I walk the buckling to the truck on his hind legs and hoist him in. That's when I get clobbered on the side of my head with his little spikes. I find a scab inside my ear later and some bruises in various places. Typical. I am considerably more banged about than the goat.
Ty has a strong natural proclivity to solve problems in two ways. First, by waiting and watching carefully, and if simple presence doesn't work — which it very often does — using force. Way more force than I'm usually comfortable with, but I had to admit, Ty had identified and then solved my goat-catching problem for me by the most efficient possible method — maybe the only possible method.
And when I see him work cows, I see why he is this way. Last time I had him on cattle, I was trying to gently coax some steers out of the back of a dead-end alley, and one of them decided that he was going to take my dog out (like the buckling, he had just chased another dog off). He launched suddenly out of the group straight at Ty, head down. I wasn't too far behind Ty, so he might have mown down both of us.

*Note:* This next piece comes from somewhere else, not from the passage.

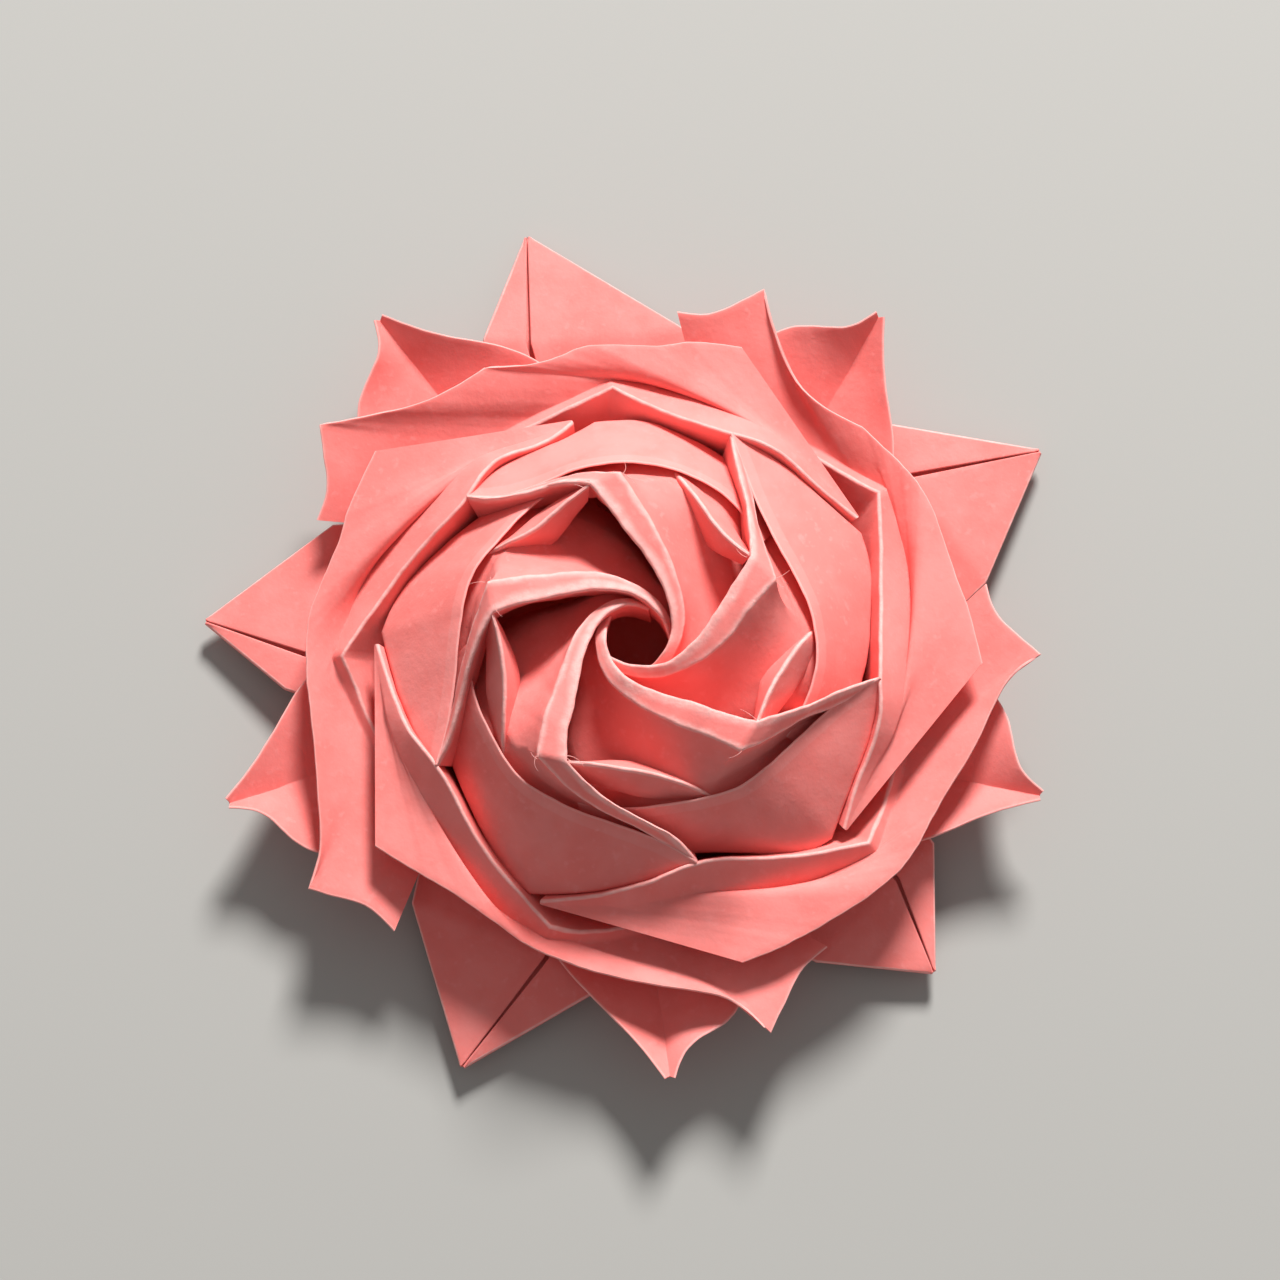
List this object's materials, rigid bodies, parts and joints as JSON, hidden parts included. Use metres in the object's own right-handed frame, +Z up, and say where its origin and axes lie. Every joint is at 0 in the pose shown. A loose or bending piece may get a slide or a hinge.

My cowdog charged forward, nailed that steer on the nose and put him back with the rest before I even begun to gather my wits. It all happened in seconds.
When I got mister buckling home, he was a careful and cautious goat, and even though my does were cruel to him, as is invariable with goats, he was anxious to stay with them and with me, and keep well away from that dog of mine. That blue dog with the gleam in his eye.